» PROBLEM TO WORK ON:
Show every line that has the string "bodies" in it.
-- Start GIVEN DATA --
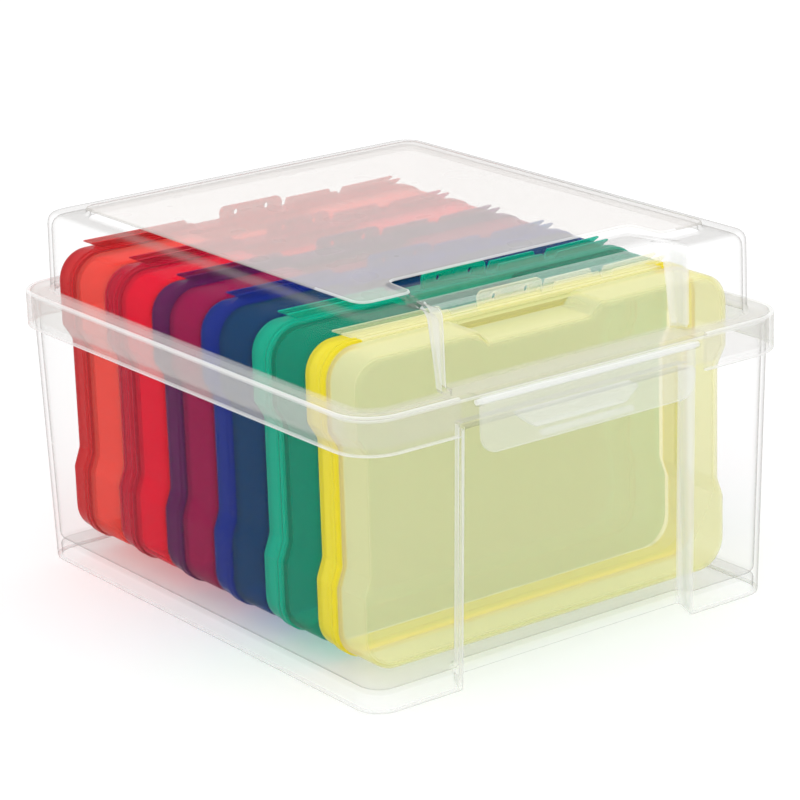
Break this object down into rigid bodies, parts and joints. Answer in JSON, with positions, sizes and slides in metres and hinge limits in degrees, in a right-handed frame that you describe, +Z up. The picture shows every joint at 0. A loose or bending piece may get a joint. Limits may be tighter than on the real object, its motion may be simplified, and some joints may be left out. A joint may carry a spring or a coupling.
{
  "type": "photo keeper case",
  "caption": "Clear carrying box with a hinged lid and a swinging front latch, holding a row of slim coloured two-part cases for photos or small parts",
  "frame": {"origin": "middle of the tub's footprint, on the surface it rests on", "axes": "+X to the right along the front, +Y to the back, +Z up; the latch is on the -Y side"},
  "size_m": [0.2014, 0.24, 0.1461],
  "materials": {
    "clear_plastic": "clear moulded polypropylene, smooth and slightly milky",
    "red_plastic": "translucent red polypropylene, smooth, with a soft gloss",
    "crimson_plastic": "translucent crimson polypropylene, smooth, with a soft gloss",
    "purple_plastic": "translucent purple polypropylene, smooth, with a soft gloss",
    "blue_plastic": "translucent blue polypropylene, smooth, with a soft gloss",
    "green_plastic": "translucent green polypropylene, smooth, with a soft gloss",
    "yellow_plastic": "translucent yellow polypropylene, smooth, with a soft gloss"
  },
  "bodies": {
    "tub": {"base_tub": "clear_plastic"},
    "lid": {"lid": "clear_plastic"},
    "latch": {"front_latch": "clear_plastic"},
    "red_case": {"red_case_back": "red_plastic", "red_case_front": "red_plastic"},
    "crimson_case": {"crimson_case_back": "crimson_plastic", "crimson_case_front": "crimson_plastic"},
    "purple_case": {"purple_case_back": "purple_plastic", "purple_case_front": "purple_plastic"},
    "blue_case": {"blue_case_back": "blue_plastic", "blue_case_front": "blue_plastic"},
    "green_case": {"green_case_back": "green_plastic", "green_case_front": "green_plastic"},
    "yellow_case": {"yellow_case_back": "yellow_plastic", "yellow_case_front": "yellow_plastic"}
  },
  "joints": [
    {"name": "lid_hinge", "type": "hinge", "parent": "tub", "child": "lid", "pos_m": [0, 0.11743, 0.0942], "axis": [-1, 0, 0], "range_deg": [0, 110]},
    {"name": "latch_hinge", "type": "hinge", "parent": "lid", "child": "latch", "pos_m": [0, -0.1184, 0.11], "axis": [-1, 0, 0], "range_deg": [0, 80]},
    {"name": "red_case_lift", "type": "slide", "parent": "tub", "child": "red_case", "axis": [0, 0, 1], "range_m": [0, 0.0065]},
    {"name": "crimson_case_lift", "type": "slide", "parent": "tub", "child": "crimson_case", "axis": [0, 0, 1], "range_m": [0, 0.0075]},
    {"name": "purple_case_lift", "type": "slide", "parent": "tub", "child": "purple_case", "axis": [0, 0, 1], "range_m": [0, 0.0075]},
    {"name": "blue_case_lift", "type": "slide", "parent": "tub", "child": "blue_case", "axis": [0, 0, 1], "range_m": [0, 0.0075]},
    {"name": "green_case_lift", "type": "slide", "parent": "tub", "child": "green_case", "axis": [0, 0, 1], "range_m": [0, 0.0075]},
    {"name": "yellow_case_lift", "type": "slide", "parent": "tub", "child": "yellow_case", "axis": [0, 0, 1], "range_m": [0, 0.005]}
  ]
}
-- End GIVEN DATA --
» SOLUTION FOR THIS EXERCISE:
Break this object down into rigid bodies, parts and joints. Answer in JSON, with positions, sizes and slides in metres and hinge limits in degrees, in a right-handed frame that you describe, +Z up. The picture shows every joint at 0. A loose or bending piece may get a joint. Limits may be tighter than on the real object, its motion may be simplified, and some joints may be left out. A joint may carry a spring or a coupling.
  "bodies": {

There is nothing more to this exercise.